もし、Apple Watchでの睡眠計測を取り入れたい場合、大きく改善したバッテリーライフは買い替える理由として非常に強い動機になる。

血中酸素ウェルネスアプリとは?

Apple Watch Series 6には、新たに血中酸素ウェルネスアプリが用意された。15秒間赤外線を照射することで、血中のヘモグロビンの何パーセントが酸素を運んでいるかを計測し、血中酸素飽和度として表示するものだ。通常95〜100%の数値が正常とされている。アップルによると、医療目的ではなく、あくまで健康増進やエクササイズの際に利用するデータだとしている。

血中酸素ウェルネスアプリの画面。15秒間静止させている間に、赤外線を用いてヘモグロビンを調べ、血中酸素濃度として計測する(筆者撮影)

この機能を使う際には、適度に時計を肌にフィットさせ、手首を動かさず、時計が水平になるように保ち、15秒間静止していなければならない。少しでも条件が崩れると計測できず、心拍計と比べると繊細な作業といえる。睡眠中も安定していれば、定期的に計測しており、睡眠時の血中酸素飽和度も知ることができる。
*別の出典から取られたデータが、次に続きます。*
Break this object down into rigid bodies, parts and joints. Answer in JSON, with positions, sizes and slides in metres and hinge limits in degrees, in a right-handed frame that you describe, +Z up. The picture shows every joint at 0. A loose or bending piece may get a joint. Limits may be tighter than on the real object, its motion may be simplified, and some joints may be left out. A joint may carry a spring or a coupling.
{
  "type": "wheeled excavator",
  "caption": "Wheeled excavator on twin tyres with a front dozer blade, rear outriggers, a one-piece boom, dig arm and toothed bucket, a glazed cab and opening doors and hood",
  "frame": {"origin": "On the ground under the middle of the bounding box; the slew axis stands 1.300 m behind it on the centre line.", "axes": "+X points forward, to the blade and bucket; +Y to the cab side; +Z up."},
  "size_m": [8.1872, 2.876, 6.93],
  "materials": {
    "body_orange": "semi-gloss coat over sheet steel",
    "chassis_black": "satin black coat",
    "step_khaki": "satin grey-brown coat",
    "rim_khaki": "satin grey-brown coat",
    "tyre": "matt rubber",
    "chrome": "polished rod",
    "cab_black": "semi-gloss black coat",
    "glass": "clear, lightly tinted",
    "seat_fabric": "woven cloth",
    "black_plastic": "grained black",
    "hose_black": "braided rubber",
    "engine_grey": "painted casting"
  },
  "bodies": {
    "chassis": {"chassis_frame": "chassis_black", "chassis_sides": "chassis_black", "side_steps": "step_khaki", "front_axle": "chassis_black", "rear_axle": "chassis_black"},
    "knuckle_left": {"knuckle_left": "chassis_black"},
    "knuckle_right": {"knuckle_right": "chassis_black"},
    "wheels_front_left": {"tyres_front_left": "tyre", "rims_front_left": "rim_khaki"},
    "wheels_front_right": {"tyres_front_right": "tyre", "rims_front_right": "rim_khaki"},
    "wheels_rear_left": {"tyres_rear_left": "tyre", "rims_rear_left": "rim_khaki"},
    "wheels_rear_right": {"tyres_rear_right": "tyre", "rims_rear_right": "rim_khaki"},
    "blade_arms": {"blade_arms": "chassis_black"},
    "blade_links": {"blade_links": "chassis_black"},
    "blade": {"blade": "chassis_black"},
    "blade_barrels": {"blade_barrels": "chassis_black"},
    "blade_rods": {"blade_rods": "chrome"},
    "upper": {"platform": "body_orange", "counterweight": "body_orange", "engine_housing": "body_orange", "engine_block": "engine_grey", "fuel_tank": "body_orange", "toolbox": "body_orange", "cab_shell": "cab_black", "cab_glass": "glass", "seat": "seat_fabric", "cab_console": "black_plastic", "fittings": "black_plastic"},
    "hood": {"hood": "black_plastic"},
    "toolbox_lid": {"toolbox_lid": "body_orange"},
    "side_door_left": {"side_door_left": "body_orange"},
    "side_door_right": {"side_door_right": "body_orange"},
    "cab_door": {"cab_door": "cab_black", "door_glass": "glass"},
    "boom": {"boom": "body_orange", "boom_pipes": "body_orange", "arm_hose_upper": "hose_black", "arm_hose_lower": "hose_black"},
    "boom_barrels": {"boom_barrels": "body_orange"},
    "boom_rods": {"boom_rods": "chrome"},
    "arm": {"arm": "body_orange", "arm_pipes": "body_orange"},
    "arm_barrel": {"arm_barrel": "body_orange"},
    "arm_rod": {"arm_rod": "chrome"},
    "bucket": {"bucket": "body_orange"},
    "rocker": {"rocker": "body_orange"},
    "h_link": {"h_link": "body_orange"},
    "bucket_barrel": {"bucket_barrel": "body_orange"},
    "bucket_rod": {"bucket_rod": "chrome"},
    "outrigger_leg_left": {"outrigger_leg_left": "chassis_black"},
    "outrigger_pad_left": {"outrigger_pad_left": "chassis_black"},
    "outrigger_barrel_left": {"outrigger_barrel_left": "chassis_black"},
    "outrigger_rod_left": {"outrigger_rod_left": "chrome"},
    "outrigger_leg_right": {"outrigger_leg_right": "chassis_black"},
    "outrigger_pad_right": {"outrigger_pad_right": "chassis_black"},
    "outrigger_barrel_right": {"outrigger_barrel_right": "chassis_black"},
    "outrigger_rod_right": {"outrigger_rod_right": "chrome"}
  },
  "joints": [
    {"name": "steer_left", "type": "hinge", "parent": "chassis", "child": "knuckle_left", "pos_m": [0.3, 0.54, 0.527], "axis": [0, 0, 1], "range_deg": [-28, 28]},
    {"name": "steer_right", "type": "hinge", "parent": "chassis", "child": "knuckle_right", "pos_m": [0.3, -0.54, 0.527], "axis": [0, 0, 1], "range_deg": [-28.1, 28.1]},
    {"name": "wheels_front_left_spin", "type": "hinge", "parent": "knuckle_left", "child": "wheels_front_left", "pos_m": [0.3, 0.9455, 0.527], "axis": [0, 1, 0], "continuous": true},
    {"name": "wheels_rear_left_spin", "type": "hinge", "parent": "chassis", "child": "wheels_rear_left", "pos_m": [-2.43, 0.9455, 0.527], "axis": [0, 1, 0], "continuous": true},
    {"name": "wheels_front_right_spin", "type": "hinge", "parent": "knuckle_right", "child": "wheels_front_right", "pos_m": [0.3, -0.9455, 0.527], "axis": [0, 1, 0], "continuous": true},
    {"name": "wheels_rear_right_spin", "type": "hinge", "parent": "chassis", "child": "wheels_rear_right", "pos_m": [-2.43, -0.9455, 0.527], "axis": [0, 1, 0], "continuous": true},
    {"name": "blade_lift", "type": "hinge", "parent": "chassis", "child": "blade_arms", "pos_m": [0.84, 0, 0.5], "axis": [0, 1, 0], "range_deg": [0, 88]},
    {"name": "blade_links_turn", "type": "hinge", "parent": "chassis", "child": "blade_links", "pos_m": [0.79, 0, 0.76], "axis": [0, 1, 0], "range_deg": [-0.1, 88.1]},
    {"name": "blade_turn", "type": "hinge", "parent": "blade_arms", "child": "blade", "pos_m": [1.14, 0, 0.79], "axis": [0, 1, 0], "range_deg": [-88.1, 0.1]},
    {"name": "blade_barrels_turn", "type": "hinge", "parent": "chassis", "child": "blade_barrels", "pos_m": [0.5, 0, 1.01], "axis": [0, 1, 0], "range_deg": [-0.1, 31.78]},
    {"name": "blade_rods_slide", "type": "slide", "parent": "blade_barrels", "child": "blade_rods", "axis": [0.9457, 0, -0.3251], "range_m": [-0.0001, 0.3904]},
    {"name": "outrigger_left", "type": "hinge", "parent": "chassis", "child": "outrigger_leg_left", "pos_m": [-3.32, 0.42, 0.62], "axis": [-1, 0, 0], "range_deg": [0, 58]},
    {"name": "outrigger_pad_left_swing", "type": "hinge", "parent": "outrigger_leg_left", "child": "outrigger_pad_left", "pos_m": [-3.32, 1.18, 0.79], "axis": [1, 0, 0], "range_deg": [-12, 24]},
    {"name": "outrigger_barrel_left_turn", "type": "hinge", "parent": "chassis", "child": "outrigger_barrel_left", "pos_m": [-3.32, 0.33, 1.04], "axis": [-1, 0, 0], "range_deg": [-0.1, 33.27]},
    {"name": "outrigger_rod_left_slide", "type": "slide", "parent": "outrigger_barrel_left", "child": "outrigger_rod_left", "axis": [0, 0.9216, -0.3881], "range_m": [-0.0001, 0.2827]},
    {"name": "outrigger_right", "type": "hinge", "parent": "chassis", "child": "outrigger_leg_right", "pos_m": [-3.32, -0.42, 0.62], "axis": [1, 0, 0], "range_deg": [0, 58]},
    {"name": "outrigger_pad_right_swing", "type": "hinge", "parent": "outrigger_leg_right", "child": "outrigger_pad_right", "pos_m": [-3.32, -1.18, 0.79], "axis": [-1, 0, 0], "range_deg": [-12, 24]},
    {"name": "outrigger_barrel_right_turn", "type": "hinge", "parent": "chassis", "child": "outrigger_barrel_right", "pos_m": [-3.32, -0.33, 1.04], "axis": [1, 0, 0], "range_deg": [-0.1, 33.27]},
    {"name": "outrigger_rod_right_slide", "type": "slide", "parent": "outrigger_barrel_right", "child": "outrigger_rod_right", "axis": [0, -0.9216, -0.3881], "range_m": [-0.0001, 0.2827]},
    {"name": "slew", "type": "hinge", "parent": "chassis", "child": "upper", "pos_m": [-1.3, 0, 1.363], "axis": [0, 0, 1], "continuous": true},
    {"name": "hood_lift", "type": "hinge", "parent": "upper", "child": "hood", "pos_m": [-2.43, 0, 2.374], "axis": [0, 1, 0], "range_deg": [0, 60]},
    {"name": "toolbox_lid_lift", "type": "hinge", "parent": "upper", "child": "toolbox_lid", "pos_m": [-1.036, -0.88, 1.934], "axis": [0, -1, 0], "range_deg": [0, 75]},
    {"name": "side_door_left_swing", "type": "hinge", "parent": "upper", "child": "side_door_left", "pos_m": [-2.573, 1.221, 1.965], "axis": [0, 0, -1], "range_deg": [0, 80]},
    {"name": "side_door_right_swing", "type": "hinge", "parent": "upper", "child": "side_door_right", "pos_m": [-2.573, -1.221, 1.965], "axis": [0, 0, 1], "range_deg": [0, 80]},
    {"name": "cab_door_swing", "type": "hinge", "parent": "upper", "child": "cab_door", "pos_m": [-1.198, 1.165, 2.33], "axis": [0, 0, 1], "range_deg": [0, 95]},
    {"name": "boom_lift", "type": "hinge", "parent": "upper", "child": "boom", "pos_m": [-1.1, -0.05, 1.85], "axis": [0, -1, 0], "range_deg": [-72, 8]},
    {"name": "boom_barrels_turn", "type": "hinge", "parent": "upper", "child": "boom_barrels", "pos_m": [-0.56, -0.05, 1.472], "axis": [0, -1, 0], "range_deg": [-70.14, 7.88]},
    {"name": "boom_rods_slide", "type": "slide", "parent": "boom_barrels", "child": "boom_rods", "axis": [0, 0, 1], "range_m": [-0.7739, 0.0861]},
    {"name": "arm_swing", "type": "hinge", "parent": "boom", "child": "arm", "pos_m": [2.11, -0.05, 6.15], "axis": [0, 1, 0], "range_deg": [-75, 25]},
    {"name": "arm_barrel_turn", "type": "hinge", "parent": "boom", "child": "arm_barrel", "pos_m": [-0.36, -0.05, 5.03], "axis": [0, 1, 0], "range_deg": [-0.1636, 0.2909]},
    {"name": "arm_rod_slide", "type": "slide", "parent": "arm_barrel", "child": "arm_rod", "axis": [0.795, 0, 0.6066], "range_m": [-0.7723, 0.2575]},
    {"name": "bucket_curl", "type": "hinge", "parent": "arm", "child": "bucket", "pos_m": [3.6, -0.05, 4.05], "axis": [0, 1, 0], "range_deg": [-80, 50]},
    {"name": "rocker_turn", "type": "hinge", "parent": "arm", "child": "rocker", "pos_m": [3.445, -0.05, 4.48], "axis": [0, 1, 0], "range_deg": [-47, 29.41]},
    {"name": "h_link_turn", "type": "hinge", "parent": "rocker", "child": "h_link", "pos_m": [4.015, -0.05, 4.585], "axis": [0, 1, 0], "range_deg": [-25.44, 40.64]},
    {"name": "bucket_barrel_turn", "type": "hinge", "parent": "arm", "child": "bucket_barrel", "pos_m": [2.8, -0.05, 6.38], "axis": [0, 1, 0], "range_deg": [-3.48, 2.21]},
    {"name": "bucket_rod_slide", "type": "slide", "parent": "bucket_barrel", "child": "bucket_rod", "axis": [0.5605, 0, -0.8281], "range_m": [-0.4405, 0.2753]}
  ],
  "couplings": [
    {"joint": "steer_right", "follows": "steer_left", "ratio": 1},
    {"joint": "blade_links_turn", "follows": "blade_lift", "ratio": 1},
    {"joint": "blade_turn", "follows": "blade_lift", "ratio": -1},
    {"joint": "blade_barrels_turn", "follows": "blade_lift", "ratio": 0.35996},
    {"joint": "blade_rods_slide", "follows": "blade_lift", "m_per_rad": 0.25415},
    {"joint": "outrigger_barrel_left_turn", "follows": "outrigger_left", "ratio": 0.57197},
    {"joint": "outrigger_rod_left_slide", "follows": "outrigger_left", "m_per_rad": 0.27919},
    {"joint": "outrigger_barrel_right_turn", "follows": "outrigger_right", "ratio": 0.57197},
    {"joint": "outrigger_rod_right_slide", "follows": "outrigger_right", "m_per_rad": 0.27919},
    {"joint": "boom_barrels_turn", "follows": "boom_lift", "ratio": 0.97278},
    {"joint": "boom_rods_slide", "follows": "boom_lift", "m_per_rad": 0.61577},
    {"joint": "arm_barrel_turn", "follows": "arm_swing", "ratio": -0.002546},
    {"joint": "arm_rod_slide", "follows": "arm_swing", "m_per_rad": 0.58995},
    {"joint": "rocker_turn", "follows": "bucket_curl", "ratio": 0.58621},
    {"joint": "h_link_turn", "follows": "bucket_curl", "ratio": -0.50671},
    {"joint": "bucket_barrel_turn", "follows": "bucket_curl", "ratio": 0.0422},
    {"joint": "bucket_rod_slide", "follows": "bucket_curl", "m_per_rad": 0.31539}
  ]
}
Apple Watchではこれまで、心拍計、頻脈・徐脈の通知、心電図、最大酸素摂取量(VO2Max)、そして今回血中酸素ウェルネスアプリを追加した。すでにアメリカなどで利用可能になっている心電図について、アプリとして日本の厚生労働省の認証を取ることができ、医療機器としてデータを活用することができるようになった。近日中に、日本向けにも、心電図アプリが提供されるものと考えられる。

なぜここまで、心臓に関わる計測機能を充実させてきたのか。それは、主力のアメリカ市場における死因のトップが、心臓疾患によるもので、全体の23.1%に上るからだ。2020年に関しては、新型コロナウイルスが死因の2位になったが、それでもトップは依然として心臓疾患のままだ。

Apple Watchが健康管理、特に命を守るデバイスとして役立つうえで、心臓は最も効果的な領域であり、医療費・健康保険が非常に高額で、医療が身近ではないアメリカの現状も加味すると、Apple Watchが健康を維持し、病気を察知するための頼れるデバイスとしての地位を固めようとしていることがわかる。